“How important is it to make someone feel punished?
Or is it more important for them to solve the mistake he or she has done?"
For kids, doing mistake is a very common thing. Spill over milk, played with your favorite bubble bath, treated your perfume like a room freshener, or simply disobeyed you. Many more things I don’t need to describe, I guess. Yeah, … those things that stood you up :)
For us, their parent, sometimes those were not only mistakes. Those were also things that stood us up. Many times, they were the reasons why we gave punishment to our kids. Reasons why we gave them Time Outs, grounded them for no chocolate or candies, to stay in their room or no TV. I hope none of us ever hit our kids just because.
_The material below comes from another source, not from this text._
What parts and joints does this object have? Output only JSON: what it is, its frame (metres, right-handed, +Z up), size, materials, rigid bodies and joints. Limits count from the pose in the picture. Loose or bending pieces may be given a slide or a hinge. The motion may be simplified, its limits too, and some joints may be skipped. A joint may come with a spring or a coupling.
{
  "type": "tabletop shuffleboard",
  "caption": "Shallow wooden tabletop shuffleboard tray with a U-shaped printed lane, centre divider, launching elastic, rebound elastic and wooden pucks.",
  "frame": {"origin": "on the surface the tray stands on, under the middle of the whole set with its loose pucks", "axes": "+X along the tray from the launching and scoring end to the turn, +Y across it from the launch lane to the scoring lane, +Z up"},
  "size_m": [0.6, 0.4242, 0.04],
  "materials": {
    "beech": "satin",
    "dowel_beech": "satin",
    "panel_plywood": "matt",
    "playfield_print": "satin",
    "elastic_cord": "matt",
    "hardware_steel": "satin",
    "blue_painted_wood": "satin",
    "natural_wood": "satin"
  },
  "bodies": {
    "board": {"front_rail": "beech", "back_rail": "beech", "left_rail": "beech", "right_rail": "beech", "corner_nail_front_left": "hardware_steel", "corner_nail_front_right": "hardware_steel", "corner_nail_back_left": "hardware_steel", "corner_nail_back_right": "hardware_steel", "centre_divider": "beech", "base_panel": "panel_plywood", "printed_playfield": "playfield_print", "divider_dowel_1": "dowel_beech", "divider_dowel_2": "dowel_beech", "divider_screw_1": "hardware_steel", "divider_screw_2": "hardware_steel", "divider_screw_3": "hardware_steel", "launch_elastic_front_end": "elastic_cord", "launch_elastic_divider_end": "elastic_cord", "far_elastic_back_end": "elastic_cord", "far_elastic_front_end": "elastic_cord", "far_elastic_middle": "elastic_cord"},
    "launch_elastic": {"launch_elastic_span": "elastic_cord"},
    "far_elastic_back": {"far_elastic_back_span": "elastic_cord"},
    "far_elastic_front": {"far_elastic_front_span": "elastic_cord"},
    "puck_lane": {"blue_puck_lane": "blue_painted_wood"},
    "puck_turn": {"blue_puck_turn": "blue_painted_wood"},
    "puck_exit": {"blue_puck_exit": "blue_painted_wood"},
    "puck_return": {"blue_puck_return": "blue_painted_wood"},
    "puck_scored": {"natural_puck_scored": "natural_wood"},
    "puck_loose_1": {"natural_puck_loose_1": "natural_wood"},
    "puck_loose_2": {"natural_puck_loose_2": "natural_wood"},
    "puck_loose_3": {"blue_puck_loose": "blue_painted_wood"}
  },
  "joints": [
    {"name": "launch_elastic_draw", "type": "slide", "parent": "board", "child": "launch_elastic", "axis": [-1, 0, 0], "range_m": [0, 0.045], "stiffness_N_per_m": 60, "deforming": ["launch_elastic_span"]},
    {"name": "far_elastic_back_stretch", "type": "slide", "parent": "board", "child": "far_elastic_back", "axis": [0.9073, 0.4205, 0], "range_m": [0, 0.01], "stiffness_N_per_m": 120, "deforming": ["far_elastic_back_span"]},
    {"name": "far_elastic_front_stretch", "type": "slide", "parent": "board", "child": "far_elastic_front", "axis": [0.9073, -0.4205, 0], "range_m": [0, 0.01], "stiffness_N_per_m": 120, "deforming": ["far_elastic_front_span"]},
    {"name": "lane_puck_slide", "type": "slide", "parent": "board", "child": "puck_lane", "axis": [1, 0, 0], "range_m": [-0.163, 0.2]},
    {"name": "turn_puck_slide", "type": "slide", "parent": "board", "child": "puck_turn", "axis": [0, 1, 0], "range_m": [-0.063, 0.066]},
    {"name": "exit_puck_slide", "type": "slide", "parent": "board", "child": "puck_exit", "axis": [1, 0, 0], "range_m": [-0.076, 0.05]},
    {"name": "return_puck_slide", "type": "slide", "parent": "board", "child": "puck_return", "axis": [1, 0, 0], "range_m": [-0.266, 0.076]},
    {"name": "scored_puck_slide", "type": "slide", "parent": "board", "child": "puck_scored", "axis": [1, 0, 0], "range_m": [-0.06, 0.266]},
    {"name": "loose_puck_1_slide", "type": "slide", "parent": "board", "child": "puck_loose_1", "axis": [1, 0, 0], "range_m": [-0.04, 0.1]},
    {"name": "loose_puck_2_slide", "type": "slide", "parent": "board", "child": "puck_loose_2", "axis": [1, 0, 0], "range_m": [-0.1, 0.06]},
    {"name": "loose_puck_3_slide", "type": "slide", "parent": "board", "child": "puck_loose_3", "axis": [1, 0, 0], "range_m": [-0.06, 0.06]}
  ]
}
I was included on those who gave Time Outs to my son, even though I tried to be democratic by letting him pick the spot.
But then I learned that giving Time Outs (or maybe any other form of punishments) was useless. They did not bring my child to higher level in learning life. I found that he did the Time Out just because I said so, not because he knew or understood that he deserved a punishment. Therefore he kept doing the mistake and a Time Out was no longer frightened him. Not only that. The most important is that giving a punishment did not solve the problem.
Then I started to think, “Is it important to make someone feel punished? Or is it more important for them to solve the mistake he or she has done?”
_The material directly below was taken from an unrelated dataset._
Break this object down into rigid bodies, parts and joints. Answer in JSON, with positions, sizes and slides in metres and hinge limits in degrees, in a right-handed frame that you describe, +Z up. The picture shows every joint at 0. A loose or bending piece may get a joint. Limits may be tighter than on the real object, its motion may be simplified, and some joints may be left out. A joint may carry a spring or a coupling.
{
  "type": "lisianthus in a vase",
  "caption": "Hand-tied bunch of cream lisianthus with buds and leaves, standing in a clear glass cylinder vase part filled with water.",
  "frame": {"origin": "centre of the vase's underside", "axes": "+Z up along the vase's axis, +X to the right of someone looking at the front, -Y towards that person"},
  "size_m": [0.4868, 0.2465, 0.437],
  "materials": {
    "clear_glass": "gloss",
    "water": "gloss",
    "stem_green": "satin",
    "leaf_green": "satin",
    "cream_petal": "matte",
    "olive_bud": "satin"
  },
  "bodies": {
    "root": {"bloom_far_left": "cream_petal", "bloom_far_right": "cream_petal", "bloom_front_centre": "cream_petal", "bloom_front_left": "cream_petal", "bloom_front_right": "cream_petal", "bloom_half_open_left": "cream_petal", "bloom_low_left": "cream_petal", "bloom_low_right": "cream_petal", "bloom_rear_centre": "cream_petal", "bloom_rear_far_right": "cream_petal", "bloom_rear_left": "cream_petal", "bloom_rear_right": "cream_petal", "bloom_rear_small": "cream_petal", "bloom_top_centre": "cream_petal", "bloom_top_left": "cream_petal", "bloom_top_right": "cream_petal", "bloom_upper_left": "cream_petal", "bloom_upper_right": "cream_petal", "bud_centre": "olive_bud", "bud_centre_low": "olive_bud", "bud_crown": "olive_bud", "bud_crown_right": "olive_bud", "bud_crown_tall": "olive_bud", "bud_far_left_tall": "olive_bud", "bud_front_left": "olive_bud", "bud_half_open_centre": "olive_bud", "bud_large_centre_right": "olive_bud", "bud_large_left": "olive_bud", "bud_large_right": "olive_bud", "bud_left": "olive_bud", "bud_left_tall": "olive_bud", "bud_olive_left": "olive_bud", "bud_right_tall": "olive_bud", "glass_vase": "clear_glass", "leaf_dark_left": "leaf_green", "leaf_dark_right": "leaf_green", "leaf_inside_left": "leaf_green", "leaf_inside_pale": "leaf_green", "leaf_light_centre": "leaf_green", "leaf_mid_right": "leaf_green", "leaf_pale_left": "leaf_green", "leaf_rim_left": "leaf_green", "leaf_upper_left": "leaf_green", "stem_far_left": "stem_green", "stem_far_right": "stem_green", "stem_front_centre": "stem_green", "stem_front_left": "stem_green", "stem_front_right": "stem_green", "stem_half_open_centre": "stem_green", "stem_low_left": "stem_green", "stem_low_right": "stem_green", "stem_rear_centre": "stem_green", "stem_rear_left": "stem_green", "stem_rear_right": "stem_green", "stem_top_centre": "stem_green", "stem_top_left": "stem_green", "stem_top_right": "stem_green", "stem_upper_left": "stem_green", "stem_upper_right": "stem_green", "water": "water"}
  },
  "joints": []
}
Ever since, I no longer gave my son Time Outs. I started introduced him the logical consequences, of every thing he has done. Good acts, bad acts, every decision we made, everything in life has consequences.
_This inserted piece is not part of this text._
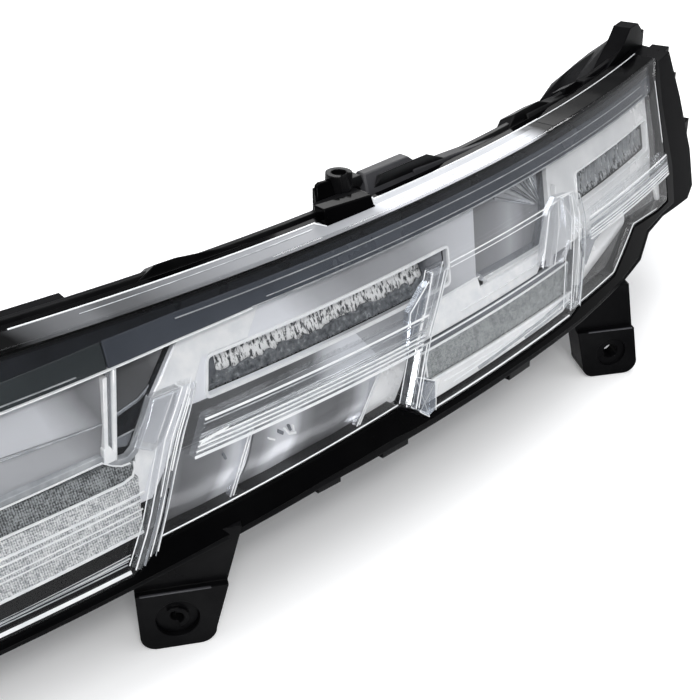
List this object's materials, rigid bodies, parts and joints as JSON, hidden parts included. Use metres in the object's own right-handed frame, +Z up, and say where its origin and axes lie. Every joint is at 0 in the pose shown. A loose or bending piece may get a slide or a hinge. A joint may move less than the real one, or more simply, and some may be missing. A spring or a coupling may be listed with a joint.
{
  "type": "daytime running light",
  "caption": "Wide swept lamp unit for a car's front: clear lens with slanting crystal slabs and bars over bright bezels, light guides and reflectors, on a black housing with mounting legs.",
  "frame": {"origin": "centre of the top mounting boss's mouth", "axes": "+X outboard along the lamp's sweep at the boss, -Y the way the lens faces, +Z up"},
  "size_m": [0.5178, 0.1272, 0.1343],
  "materials": {
    "black_plastic": "fine moulded texture, satin",
    "clear_lens": "clear, polished",
    "seal": "matte",
    "dark_band": "gloss",
    "satin_silver": "metallised, satin",
    "bright_chrome": "metallised, mirror bright",
    "gloss_black": "gloss",
    "clear_optic": "clear, polished",
    "board_green": "satin solder mask",
    "led_white": "satin",
    "screw_steel": "zinc plated",
    "cast_aluminium": "as cast",
    "part_black": "satin",
    "contact_brass": "plated",
    "vent_rubber": "matte"
  },
  "bodies": {
    "root": {"housing": "black_plastic", "outer_lens": "clear_lens", "lens_seal": "seal", "top_band": "dark_band", "bezel_left": "satin_silver", "bezel": "satin_silver", "pocket_panel": "gloss_black", "pocket_reflector": "bright_chrome", "reflector_mid": "bright_chrome", "reflector_outer": "bright_chrome", "guide_left": "clear_optic", "guide_right": "clear_optic", "flute_mid": "clear_optic", "flute_outer": "clear_optic", "board_low_left": "board_green", "board_mid": "board_green", "board_low_right": "board_green", "board_outer": "board_green", "leds_low_left": "led_white", "leds_mid": "led_white", "leds_low_right": "led_white", "leds_outer": "led_white", "board_screws": "screw_steel", "heat_sink": "cast_aluminium", "sink_screws": "screw_steel", "driver_board": "board_green", "driver_parts": "part_black", "driver_cover": "black_plastic", "cover_screws": "screw_steel", "connector_socket": "black_plastic", "connector_screws": "screw_steel", "connector_pins": "contact_brass", "vent_cap": "vent_rubber", "leg_clip": "black_plastic"}
  },
  "joints": []
}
Voila, it works better than giving him Time Outs. He learnt his mistakes.
When he became sloppy and spilled his drink, he would take a tissue and wipe it off.
When I warned him to stop jumping around and he ended up bumped his head, he would take the medicated oil himself.
When he accidentally hurt someone, he would ask for an apology PLUS "What should I do to make you feel better" question. Yes, I taught him that because I know saying sorry (many times) do not solve anything. But there are always things we can do to make people feel better.
When he refused to eat and kept playing, and his tummy got upset then he got ‘masuk angin’ and couldn’t stop vomiting, he knew he would need to take care all the mess. And he did.
When he did not finish his meal or milk, I told him to never ask for meals / milk for the rest of his life and he should had been grateful of every meals I served him. He (finally) did finish his meals and at the next occasion, he carefully asked for the perfect portion he could finish.
Punishment won’t bring us anywhere, and maybe that is why this country is going nowhere. I hope I can make a little difference for the future, by teaching my kids to be responsible of all things he has done.